Çocukluğumuzda hangi birimizi köpek kovalamadı? Hangimiz köpekten korkmadı? Ama hiçbirimiz “köpekleri öldürelim” demedik.

Baştan söyleyeyim, yazımız direkt olarak sigorta ile ilgili olmayacak. Ama insan olmanın şartı hasebiyle geniş çerçevede sigortayı da ilgilendiriyor. Zaten hayatımızda ne varsa hepsinin sigortayla ilişkisi var.

Babam son senelerde İstanbul’a gelmiyor. Memlekette, köy hayatını benimsedi. Gözü gibi baktığı tavukları var. Bir sürü uğraşının yanında tavuklarına özel değer verir. Geçen kış kümesi tam üç defa başıboş köpekler tarafından talan edildi. Birincisinde 7, ikincisinde 5 ve üçüncüsünde 3 tavuğunu, köpekler boğup bıraktı ya da yemek için götürdü.

Her defasında kümesi daha sağlam yaptı. Köpekleri öldürmeyi hiçbir zaman düşünmedi. İstese çok kolay yapabilirdi. Ama yapmadı. Babam, en değer verdiği canlıları öldürmelerine rağmen köpeklere kıyamadı.

Aynı kötü durum köydeki diğer komşularının da başına geldi. Onların da tavukları köpekler tarafından öldürüldü. Bu kötü duruma rağmen köydeki hiç kimse “Köpekleri ortadan kaldıralım” demedi.

“İyi ama sadece tavukları değil ki köpekler insanlara saldırıyor. Hatta öldürüyor” denebilir.

Peki soruyorum, köpeklerin insanları öldürmesinde suç köpeklerin mi?

Köpeklerin kuduz olmasında suç köpeklerin mi?

Köpeklere sağlıklı ortamı sağlamazsan kuduz olur. Köpekleri aç bırakırsan yiyecek olarak seni görür. Neticede hayvan.

Evet, siyasi iktidarın Meclis’ten çıkarmaya çalıştığı hayvan yasasından bahsediyorum.

Osmanlı’da sokak hayvanlarına zarar vermenin ağır cezaları olduğunu biliyor muydunuz? Sokak hayvanlarını besleyen ‘Mancacı’ diye adlandırılan görevliler vardı. Halk, sokak hayvanlarını beslemesi için mancacılara para verir, yardım ederdi. Mancacılar da düzenli olarak sokakta aç kalan hayvanları beslerlerdi. Osmanlı vatandaşı, ceza almamak için değil insanlığın sigortası olarak hayvanlara zarar vermezdi.
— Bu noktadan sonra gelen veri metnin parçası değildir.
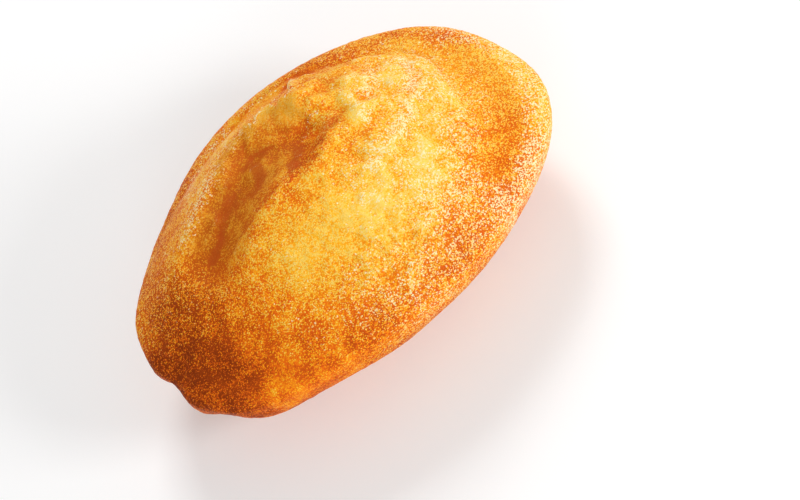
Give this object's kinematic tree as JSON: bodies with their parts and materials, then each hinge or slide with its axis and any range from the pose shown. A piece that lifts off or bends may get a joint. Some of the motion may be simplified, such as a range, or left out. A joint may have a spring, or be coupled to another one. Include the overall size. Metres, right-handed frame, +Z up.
{
  "type": "madeleine cake",
  "caption": "Small oval shell-shaped sponge cake, ribbed underneath, with a browned rim and a risen, split golden crown on top.",
  "frame": {"origin": "on the surface the cake lies on, under the middle of its bounding box", "axes": "+X along the cake towards the smooth hinge end of the shell, +Y across it towards the split side of the crown, +Z up out of the crown"},
  "size_m": [0.0766, 0.0518, 0.0305],
  "materials": {
    "madeleine": "baked sponge crust, golden yellow on the crown and orange brown at the rim; matte_plastic stands in for food"
  },
  "bodies": {
    "root": {"madeleine": "madeleine"}
  },
  "joints": []
}
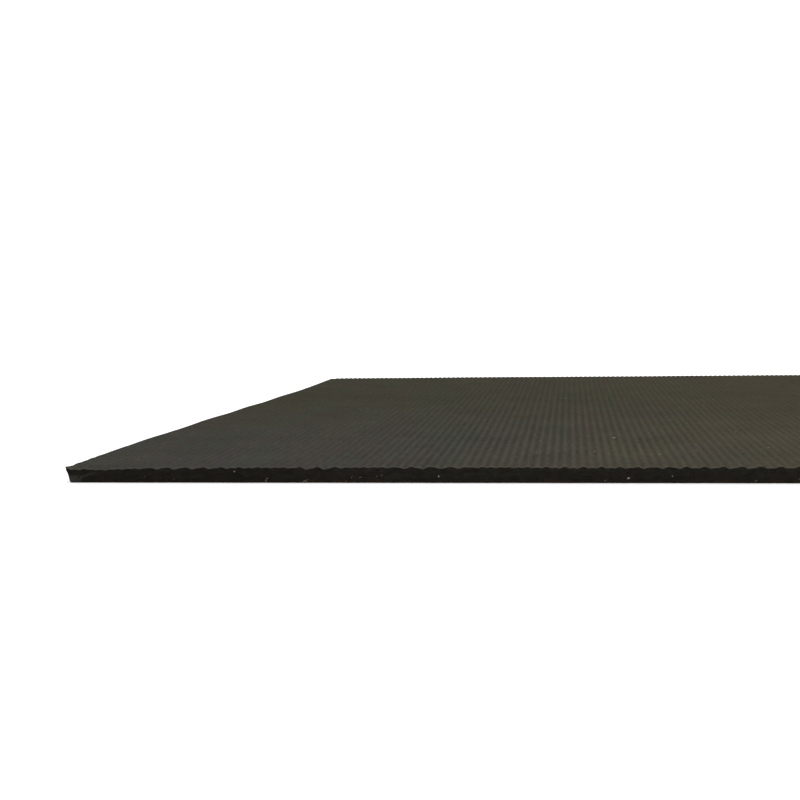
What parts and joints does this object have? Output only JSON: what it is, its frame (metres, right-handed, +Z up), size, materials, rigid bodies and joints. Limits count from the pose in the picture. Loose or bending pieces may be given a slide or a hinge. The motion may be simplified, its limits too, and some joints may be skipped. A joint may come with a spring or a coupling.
{
  "type": "rubber sheet",
  "caption": "Flat square rubber sheet with a finely ribbed top, a flat underside and knife-cut edges, lying on the floor.",
  "frame": {"origin": "centre of the sheet's bounding box in plan, at the level of its underside", "axes": "+X across the ribs, to the right as seen from the front; +Y along the ribs, from the front edge to the back; +Z up, out of the ribbed top"},
  "size_m": [0.6, 0.6, 0.01],
  "materials": {
    "rubber": "dull, dark olive grey on top; near black with tan fibres on the cut edges"
  },
  "bodies": {
    "root": {"rubber_sheet": "rubber"}
  },
  "joints": []
}
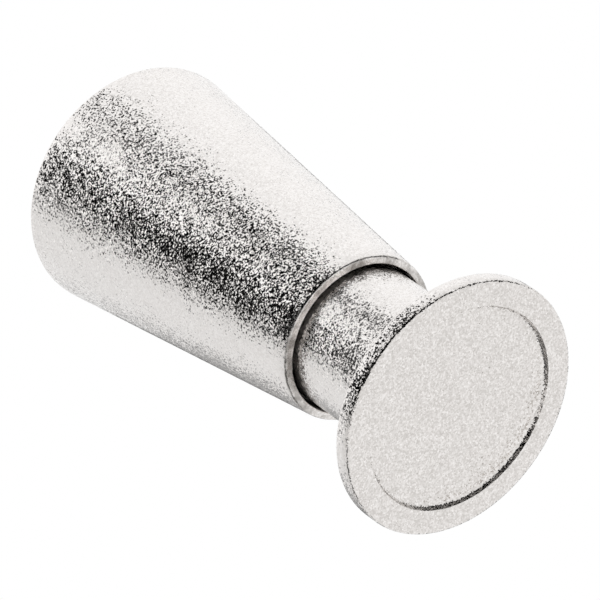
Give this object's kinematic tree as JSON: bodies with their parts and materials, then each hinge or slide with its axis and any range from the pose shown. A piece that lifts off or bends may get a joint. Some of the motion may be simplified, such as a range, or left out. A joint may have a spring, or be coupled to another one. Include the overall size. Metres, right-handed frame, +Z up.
{
  "type": "adjustable equipment leg",
  "caption": "Adjustable equipment leg: tapered bright-plated shell with a threaded mounting stud on top and a round flanged foot that screws in and out below to level.",
  "frame": {"origin": "centre of the foot's bearing face, on the leg's axis", "axes": "+Z up the leg's axis from the foot to the mounting stud; +X and +Y square to it, +X through one of the shell's six ribs"},
  "size_m": [0.0448, 0.0448, 0.1052],
  "materials": {
    "plated_casting": "satin",
    "zinc_plated_steel": "satin",
    "spring_steel": "satin",
    "nylon": "satin"
  },
  "bodies": {
    "shell": {"leg_shell": "plated_casting", "mounting_stud": "zinc_plated_steel", "thread_insert": "zinc_plated_steel", "nylon_lock_ring": "nylon"},
    "stop": {"stop_washer": "zinc_plated_steel"},
    "foot": {"foot_casting": "plated_casting", "adjusting_screw": "zinc_plated_steel", "retaining_ring": "spring_steel"}
  },
  "joints": [
    {"name": "foot_travel", "type": "slide", "parent": "shell", "child": "stop", "axis": [0, 0, 1], "range_m": [-0.003, 0.0232]},
    {"name": "foot_turn", "type": "hinge", "parent": "stop", "child": "foot", "pos_m": [0, 0, 0.042], "axis": [0, 0, 1], "range_deg": [-540, 4270]}
  ],
  "couplings": [
    {"joint": "foot_travel", "follows": "foot_turn", "m_per_rad": 0.00031096}
  ]
}
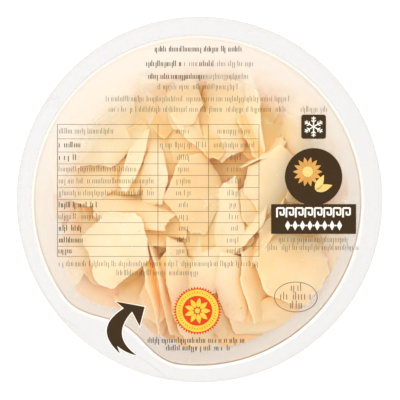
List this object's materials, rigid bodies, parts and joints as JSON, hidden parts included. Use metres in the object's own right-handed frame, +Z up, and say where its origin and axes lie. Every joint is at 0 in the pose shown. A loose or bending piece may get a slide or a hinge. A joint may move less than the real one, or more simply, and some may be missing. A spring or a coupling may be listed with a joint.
{
  "type": "tub of parmesan shavings",
  "caption": "Round clear tub of hard cheese shavings, sealed with a printed clear peel film that has a wavy peel corner.",
  "frame": {"origin": "under the middle of the round flange, on the surface that the tub's foot ring stands on", "axes": "+Z up out of the sealed film, +Y away from someone who reads the film with the peel corner at their lower left"},
  "size_m": [0.13, 0.13, 0.028],
  "materials": {
    "tub": "clear deep-drawn PET sheet, glossy",
    "film": "clear peel film, glossy, printed in dark brown and spot colours",
    "shavings": "dry waxy hard cheese, cream to straw yellow, with a satin cut face"
  },
  "bodies": {
    "root": {"tub": "tub", "film": "film", "shavings": "shavings"}
  },
  "joints": []
}
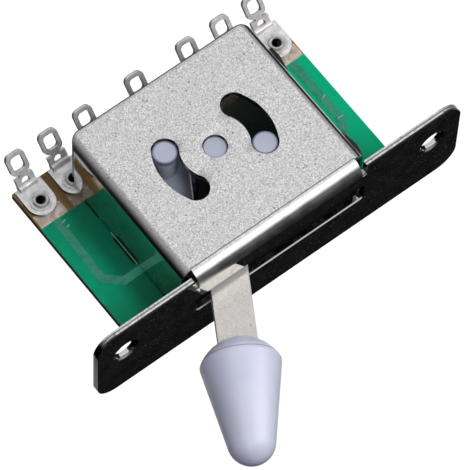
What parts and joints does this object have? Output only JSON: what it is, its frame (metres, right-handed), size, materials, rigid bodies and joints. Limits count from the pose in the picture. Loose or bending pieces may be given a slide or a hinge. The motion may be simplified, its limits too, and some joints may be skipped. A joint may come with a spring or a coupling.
{
  "type": "guitar pickup selector switch",
  "caption": "Open frame lever switch: folded metal bracket with slotted flange, circuit board with ring terminals, moulded rotor, flat lever and tapered white knob.",
  "frame": {"origin": "middle of the flange's outer face, halfway between the two mounting holes", "axes": "+Z out of the flange, the way the lever sticks out; +X along the flange; the slotted plate faces -Y and the circuit board is on the +Y side"},
  "size_m": [0.0488, 0.0127, 0.0453],
  "materials": {
    "nickel_sheet": "bright nickel plated sheet steel, satin and finely speckled on the plate, mirror like on the flange and the side walls",
    "board": "fibre board under green solder mask, bare tan strip along the terminals",
    "track": "plated contact tracks",
    "steel": "plain steel",
    "rotor_plastic": "moulded white plastic",
    "lever_steel": "satin nickel plated strip steel",
    "knob_plastic": "moulded white plastic with a cool tint",
    "bronze": "spring bronze",
    "spring_wire": "drawn spring wire",
    "lug_tin": "tin plated sheet brass",
    "eyelet_tin": "tin plated eyelet"
  },
  "bodies": {
    "frame": {"bracket": "nickel_sheet", "pcb": "board", "contact_tracks": "track", "detent_plate": "steel", "lug_1": "lug_tin", "lug_2": "lug_tin", "lug_3": "lug_tin", "lug_4": "lug_tin", "lug_5": "lug_tin", "lug_6": "lug_tin", "lug_7": "lug_tin", "eyelet_1": "eyelet_tin", "eyelet_2": "eyelet_tin", "eyelet_3": "eyelet_tin", "eyelet_4": "eyelet_tin", "eyelet_5": "eyelet_tin", "eyelet_6": "eyelet_tin", "eyelet_7": "eyelet_tin"},
    "lever_unit": {"rotor": "rotor_plastic", "lever": "lever_steel", "knob": "knob_plastic", "wiper_left": "bronze", "wiper_right": "bronze", "detent_spring": "spring_wire", "detent_ball": "steel"}
  },
  "joints": [
    {"name": "lever_pivot", "type": "hinge", "parent": "frame", "child": "lever_unit", "pos_m": [0, 0, -0.0117], "axis": [0, 1, 0], "range_deg": [-61, 0]}
  ]
}
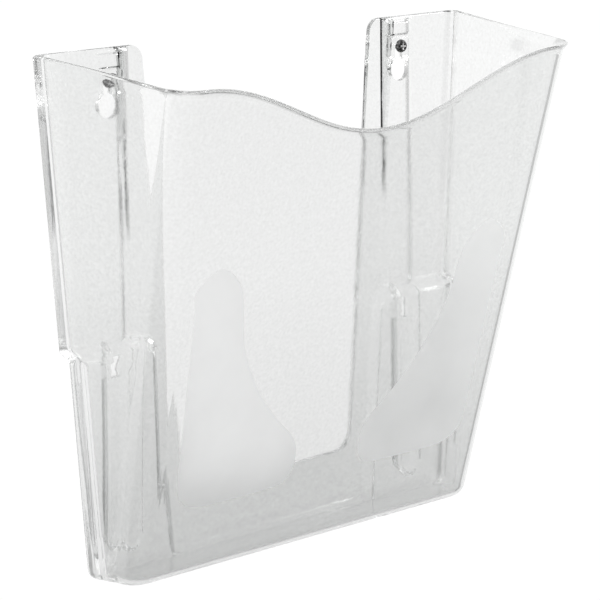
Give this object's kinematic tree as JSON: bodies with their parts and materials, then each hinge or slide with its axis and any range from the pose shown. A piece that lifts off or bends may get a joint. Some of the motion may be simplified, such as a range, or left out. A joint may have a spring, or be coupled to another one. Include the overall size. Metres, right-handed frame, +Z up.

Şimdi ne yapılmak isteniyor? Sağlıklı ortam verilmediği için hastalanan ve beslenmediği için açlıktan insanlara saldıran ‘can’ları öldürmeyi yasallaştırıyoruz!   

Siyasi iktidarın sözcüsü, çıkacak yasa için “Arzumuz güvenli sokaklar, katliam yasası demek yanlış” demiş.

Esas yanlış, yapılan yanlışa doğru demek!

Üstelik biz “Yaratılanı, Yaradan’dan (Celle celalühü) ötürü seven” bir zihniyete sahibiz. Ve Allahü Teala sadece insanları yaratmadı.  

Şahsen, yapılan yanlışa doğru diyenlerden değilim.

Bu yüzden, bu yasa karşısında ben babamın tarafındayım.